The double-barrelled combination of racism and sexism disadvantages Black women on multiple levels. They are less likely than white women to report crimes of sexual assault. For every Black woman that reports her rape, at least 15 Black women do not report their experiences. 

Not coincidentally, the #MeToo movement was founded by Tarana Burke, a Black woman, back in 2006. Burke intended to use the phrase to empower sexual assault survivors by centering their experiences and narratives. She continues to highlight the need to discuss untold stories of sexual assault of women of color, whose voices have largely gone unnoticed. 

It’s clear Burke’s movement continues to be necessary especially when you review cases like Kavanaugh. Just like Clarence Thomas, Brett Kavanaugh was eventually confirmed to a lifetime appointment on the Supreme Court. Superficially, nothing changed because of Professor Hill’s or Dr. Blasey Ford’s testimonies. But it wasn’t for nothing. Through them, I saw the power of truth-telling, and what it looks like to stand in your integrity and tell your truths. Their coming forward helped me do the same. 

In The Transformation of Silence into Language and Action, Audre Lorde wrote, “ My silences had not protected me. Your silence will not protect you. But for every real word spoken, for every attempt I had ever made to speak those truths for which I am still seeking, I had made contact with other women while we examined the words to fit a world in which we all believed, bridging our differences. And it was the concern and caring of all those women which gave me strength and enabled me to scrutinize the essentials of my living.” This has been my experience.

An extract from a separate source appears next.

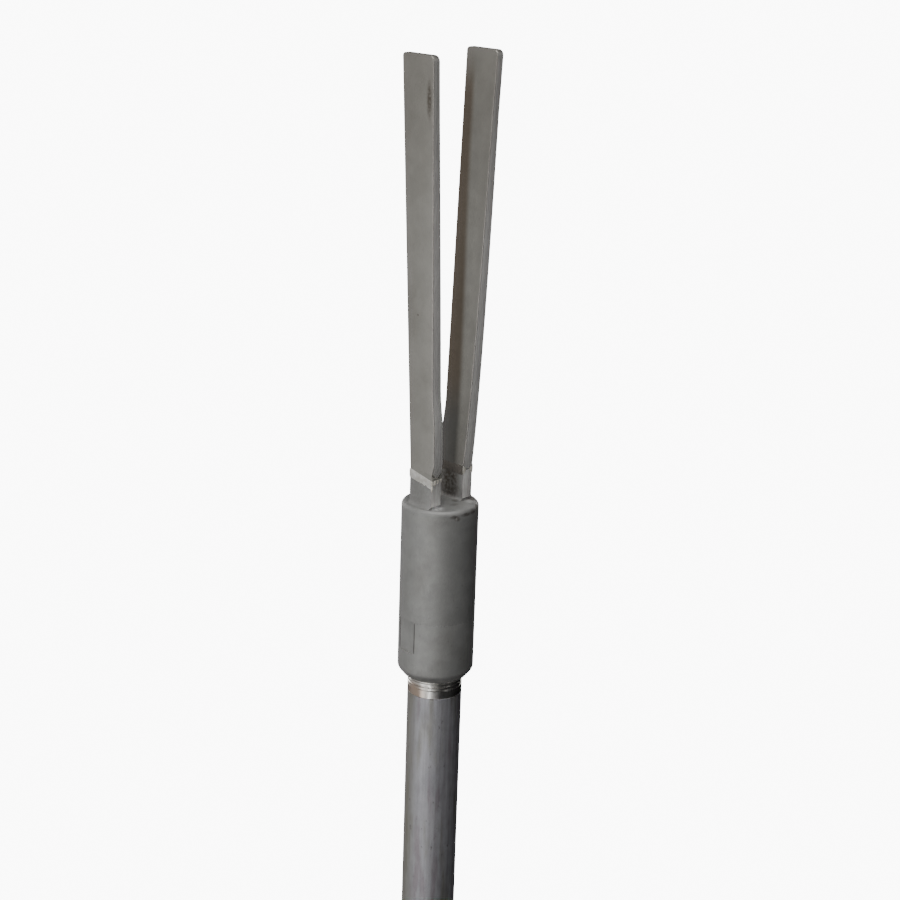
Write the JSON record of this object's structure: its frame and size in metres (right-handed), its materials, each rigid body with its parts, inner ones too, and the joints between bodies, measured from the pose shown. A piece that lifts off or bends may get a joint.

Thinking of Christine Blasey Ford and Anita Hill, I’m once again reminded that truth-telling is pivotal in the fight against sexual violence and that believing and supporting survivors starts with listening to our stories. Meanwhile, I’m also reminded to pay attention to the lived experiences of women of color, especially Black women, when I think and write about gender issues. They’re more likely to suffer greater consequences when challenging power, and their contributions are more likely to go unnoticed.